SET EXERCISE: Could you write out every entry exactly as it stands?

** start **

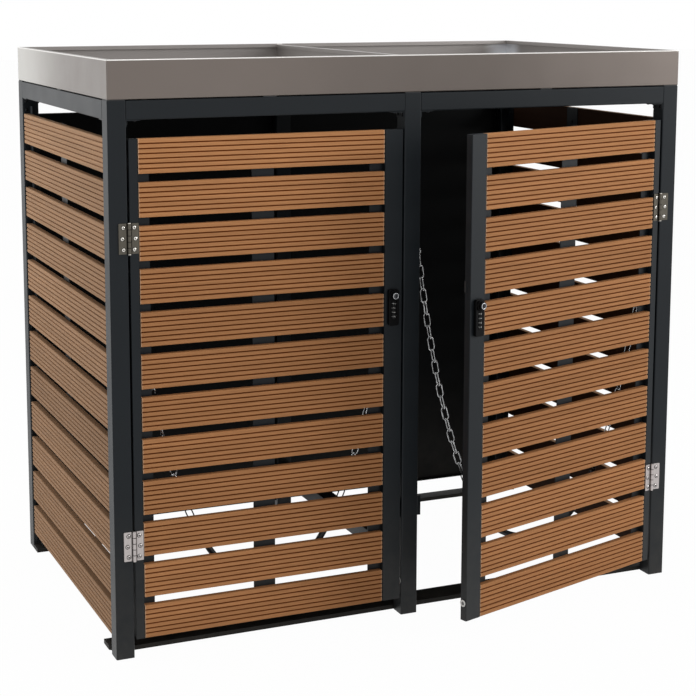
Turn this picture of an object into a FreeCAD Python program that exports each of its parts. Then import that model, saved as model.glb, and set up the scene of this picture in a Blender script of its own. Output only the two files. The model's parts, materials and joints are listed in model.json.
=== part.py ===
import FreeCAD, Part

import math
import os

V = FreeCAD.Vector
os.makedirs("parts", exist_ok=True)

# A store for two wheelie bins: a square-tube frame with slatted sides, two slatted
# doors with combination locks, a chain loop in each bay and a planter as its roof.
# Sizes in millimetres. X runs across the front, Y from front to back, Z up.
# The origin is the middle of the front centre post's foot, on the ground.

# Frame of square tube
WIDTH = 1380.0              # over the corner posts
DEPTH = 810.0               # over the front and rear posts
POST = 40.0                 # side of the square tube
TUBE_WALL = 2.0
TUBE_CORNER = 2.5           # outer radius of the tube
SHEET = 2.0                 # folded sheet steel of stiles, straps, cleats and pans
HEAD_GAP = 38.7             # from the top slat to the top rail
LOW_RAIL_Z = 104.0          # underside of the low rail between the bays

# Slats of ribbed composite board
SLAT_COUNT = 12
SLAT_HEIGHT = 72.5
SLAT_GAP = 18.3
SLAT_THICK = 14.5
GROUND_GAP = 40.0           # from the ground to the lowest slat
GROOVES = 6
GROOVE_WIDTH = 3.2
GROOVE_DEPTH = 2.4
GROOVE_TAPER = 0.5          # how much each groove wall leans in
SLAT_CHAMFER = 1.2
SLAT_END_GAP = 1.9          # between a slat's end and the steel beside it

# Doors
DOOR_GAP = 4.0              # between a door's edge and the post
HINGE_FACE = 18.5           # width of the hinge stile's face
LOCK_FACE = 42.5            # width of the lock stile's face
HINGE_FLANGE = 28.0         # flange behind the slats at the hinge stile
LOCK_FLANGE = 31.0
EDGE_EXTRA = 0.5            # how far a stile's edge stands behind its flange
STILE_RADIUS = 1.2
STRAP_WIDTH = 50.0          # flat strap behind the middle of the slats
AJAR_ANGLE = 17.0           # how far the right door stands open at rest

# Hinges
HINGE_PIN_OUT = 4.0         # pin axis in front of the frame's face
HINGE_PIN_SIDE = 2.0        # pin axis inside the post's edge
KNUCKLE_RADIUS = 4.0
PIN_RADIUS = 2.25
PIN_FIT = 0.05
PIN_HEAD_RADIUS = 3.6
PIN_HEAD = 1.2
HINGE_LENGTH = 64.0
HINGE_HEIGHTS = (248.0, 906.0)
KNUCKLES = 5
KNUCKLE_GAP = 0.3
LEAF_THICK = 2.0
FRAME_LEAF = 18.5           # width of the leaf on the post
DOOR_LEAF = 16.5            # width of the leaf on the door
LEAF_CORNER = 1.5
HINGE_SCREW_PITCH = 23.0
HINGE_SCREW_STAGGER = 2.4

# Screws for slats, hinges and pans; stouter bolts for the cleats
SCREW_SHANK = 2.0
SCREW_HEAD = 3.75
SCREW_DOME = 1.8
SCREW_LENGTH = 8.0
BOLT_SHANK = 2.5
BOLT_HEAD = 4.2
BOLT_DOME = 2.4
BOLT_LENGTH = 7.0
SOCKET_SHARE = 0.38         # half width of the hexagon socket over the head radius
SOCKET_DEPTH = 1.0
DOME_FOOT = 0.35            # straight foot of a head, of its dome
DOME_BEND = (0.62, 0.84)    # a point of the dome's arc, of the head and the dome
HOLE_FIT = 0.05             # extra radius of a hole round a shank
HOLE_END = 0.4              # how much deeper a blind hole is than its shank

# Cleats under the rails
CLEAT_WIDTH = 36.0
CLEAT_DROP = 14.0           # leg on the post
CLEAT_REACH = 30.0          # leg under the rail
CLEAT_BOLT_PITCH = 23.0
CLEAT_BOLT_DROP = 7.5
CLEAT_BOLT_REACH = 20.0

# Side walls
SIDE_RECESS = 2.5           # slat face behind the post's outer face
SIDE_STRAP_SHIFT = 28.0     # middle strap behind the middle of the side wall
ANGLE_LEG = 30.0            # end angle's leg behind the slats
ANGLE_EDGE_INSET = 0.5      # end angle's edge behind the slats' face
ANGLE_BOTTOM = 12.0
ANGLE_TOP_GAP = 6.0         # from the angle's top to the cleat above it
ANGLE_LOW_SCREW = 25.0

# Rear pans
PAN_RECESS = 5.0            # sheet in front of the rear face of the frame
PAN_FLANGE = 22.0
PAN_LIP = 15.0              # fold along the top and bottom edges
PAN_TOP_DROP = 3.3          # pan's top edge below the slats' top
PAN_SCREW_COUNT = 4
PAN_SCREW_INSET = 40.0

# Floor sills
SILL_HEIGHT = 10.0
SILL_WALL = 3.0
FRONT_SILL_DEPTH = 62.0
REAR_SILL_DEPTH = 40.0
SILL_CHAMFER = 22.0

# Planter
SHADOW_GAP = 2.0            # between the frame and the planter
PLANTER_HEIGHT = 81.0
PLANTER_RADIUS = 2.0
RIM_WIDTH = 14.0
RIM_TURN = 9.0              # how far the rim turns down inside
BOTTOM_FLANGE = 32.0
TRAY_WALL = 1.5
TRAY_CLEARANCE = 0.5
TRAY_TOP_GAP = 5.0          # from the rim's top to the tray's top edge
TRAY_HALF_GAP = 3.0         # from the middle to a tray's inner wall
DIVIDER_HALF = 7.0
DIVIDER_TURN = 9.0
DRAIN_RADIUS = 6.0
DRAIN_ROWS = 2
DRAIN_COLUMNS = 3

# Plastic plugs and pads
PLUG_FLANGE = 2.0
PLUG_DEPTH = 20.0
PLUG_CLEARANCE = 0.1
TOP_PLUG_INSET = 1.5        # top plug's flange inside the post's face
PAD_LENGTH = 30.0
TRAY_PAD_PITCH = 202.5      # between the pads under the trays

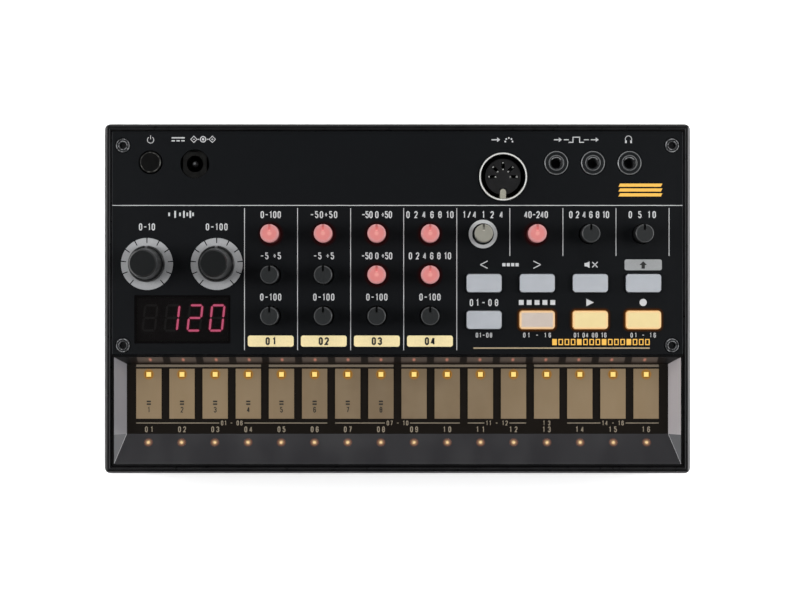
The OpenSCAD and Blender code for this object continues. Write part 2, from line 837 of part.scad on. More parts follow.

** end **

COMPLETE RESPONSE:
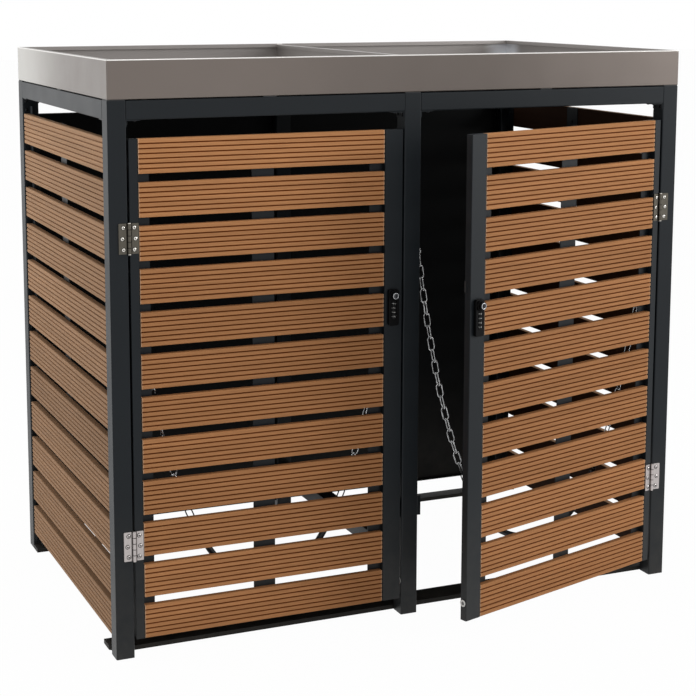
Turn this picture of an object into a FreeCAD Python program that exports each of its parts. Then import that model, saved as model.glb, and set up the scene of this picture in a Blender script of its own. Output only the two files. The model's parts, materials and joints are listed in model.json.
=== part.py ===
import FreeCAD, Part

import math
import os

V = FreeCAD.Vector
os.makedirs("parts", exist_ok=True)

# A store for two wheelie bins: a square-tube frame with slatted sides, two slatted
# doors with combination locks, a chain loop in each bay and a planter as its roof.
# Sizes in millimetres. X runs across the front, Y from front to back, Z up.
# The origin is the middle of the front centre post's foot, on the ground.

# Frame of square tube
WIDTH = 1380.0              # over the corner posts
DEPTH = 810.0               # over the front and rear posts
POST = 40.0                 # side of the square tube
TUBE_WALL = 2.0
TUBE_CORNER = 2.5           # outer radius of the tube
SHEET = 2.0                 # folded sheet steel of stiles, straps, cleats and pans
HEAD_GAP = 38.7             # from the top slat to the top rail
LOW_RAIL_Z = 104.0          # underside of the low rail between the bays

# Slats of ribbed composite board
SLAT_COUNT = 12
SLAT_HEIGHT = 72.5
SLAT_GAP = 18.3
SLAT_THICK = 14.5
GROUND_GAP = 40.0           # from the ground to the lowest slat
GROOVES = 6
GROOVE_WIDTH = 3.2
GROOVE_DEPTH = 2.4
GROOVE_TAPER = 0.5          # how much each groove wall leans in
SLAT_CHAMFER = 1.2
SLAT_END_GAP = 1.9          # between a slat's end and the steel beside it

# Doors
DOOR_GAP = 4.0              # between a door's edge and the post
HINGE_FACE = 18.5           # width of the hinge stile's face
LOCK_FACE = 42.5            # width of the lock stile's face
HINGE_FLANGE = 28.0         # flange behind the slats at the hinge stile
LOCK_FLANGE = 31.0
EDGE_EXTRA = 0.5            # how far a stile's edge stands behind its flange
STILE_RADIUS = 1.2
STRAP_WIDTH = 50.0          # flat strap behind the middle of the slats
AJAR_ANGLE = 17.0           # how far the right door stands open at rest

# Hinges
HINGE_PIN_OUT = 4.0         # pin axis in front of the frame's face
HINGE_PIN_SIDE = 2.0        # pin axis inside the post's edge
KNUCKLE_RADIUS = 4.0
PIN_RADIUS = 2.25
PIN_FIT = 0.05
PIN_HEAD_RADIUS = 3.6
PIN_HEAD = 1.2
HINGE_LENGTH = 64.0
HINGE_HEIGHTS = (248.0, 906.0)
KNUCKLES = 5
KNUCKLE_GAP = 0.3
LEAF_THICK = 2.0
FRAME_LEAF = 18.5           # width of the leaf on the post
DOOR_LEAF = 16.5            # width of the leaf on the door
LEAF_CORNER = 1.5
HINGE_SCREW_PITCH = 23.0
HINGE_SCREW_STAGGER = 2.4

# Screws for slats, hinges and pans; stouter bolts for the cleats
SCREW_SHANK = 2.0
SCREW_HEAD = 3.75
SCREW_DOME = 1.8
SCREW_LENGTH = 8.0
BOLT_SHANK = 2.5
BOLT_HEAD = 4.2
BOLT_DOME = 2.4
BOLT_LENGTH = 7.0
SOCKET_SHARE = 0.38         # half width of the hexagon socket over the head radius
SOCKET_DEPTH = 1.0
DOME_FOOT = 0.35            # straight foot of a head, of its dome
DOME_BEND = (0.62, 0.84)    # a point of the dome's arc, of the head and the dome
HOLE_FIT = 0.05             # extra radius of a hole round a shank
HOLE_END = 0.4              # how much deeper a blind hole is than its shank

# Cleats under the rails
CLEAT_WIDTH = 36.0
CLEAT_DROP = 14.0           # leg on the post
CLEAT_REACH = 30.0          # leg under the rail
CLEAT_BOLT_PITCH = 23.0
CLEAT_BOLT_DROP = 7.5
CLEAT_BOLT_REACH = 20.0

# Side walls
SIDE_RECESS = 2.5           # slat face behind the post's outer face
SIDE_STRAP_SHIFT = 28.0     # middle strap behind the middle of the side wall
ANGLE_LEG = 30.0            # end angle's leg behind the slats
ANGLE_EDGE_INSET = 0.5      # end angle's edge behind the slats' face
ANGLE_BOTTOM = 12.0
ANGLE_TOP_GAP = 6.0         # from the angle's top to the cleat above it
ANGLE_LOW_SCREW = 25.0

# Rear pans
PAN_RECESS = 5.0            # sheet in front of the rear face of the frame
PAN_FLANGE = 22.0
PAN_LIP = 15.0              # fold along the top and bottom edges
PAN_TOP_DROP = 3.3          # pan's top edge below the slats' top
PAN_SCREW_COUNT = 4
PAN_SCREW_INSET = 40.0

# Floor sills
SILL_HEIGHT = 10.0
SILL_WALL = 3.0
FRONT_SILL_DEPTH = 62.0
REAR_SILL_DEPTH = 40.0
SILL_CHAMFER = 22.0

# Planter
SHADOW_GAP = 2.0            # between the frame and the planter
PLANTER_HEIGHT = 81.0
PLANTER_RADIUS = 2.0
RIM_WIDTH = 14.0
RIM_TURN = 9.0              # how far the rim turns down inside
BOTTOM_FLANGE = 32.0
TRAY_WALL = 1.5
TRAY_CLEARANCE = 0.5
TRAY_TOP_GAP = 5.0          # from the rim's top to the tray's top edge
TRAY_HALF_GAP = 3.0         # from the middle to a tray's inner wall
DIVIDER_HALF = 7.0
DIVIDER_TURN = 9.0
DRAIN_RADIUS = 6.0
DRAIN_ROWS = 2
DRAIN_COLUMNS = 3

# Plastic plugs and pads
PLUG_FLANGE = 2.0
PLUG_DEPTH = 20.0
PLUG_CLEARANCE = 0.1
TOP_PLUG_INSET = 1.5        # top plug's flange inside the post's face
PAD_LENGTH = 30.0
TRAY_PAD_PITCH = 202.5      # between the pads under the trays

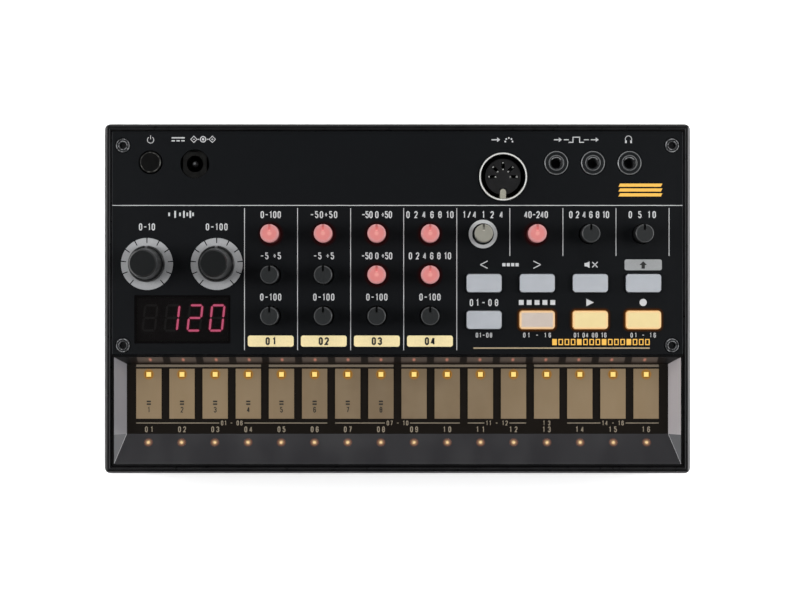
The OpenSCAD and Blender code for this object continues. Write part 2, from line 837 of part.scad on. More parts follow.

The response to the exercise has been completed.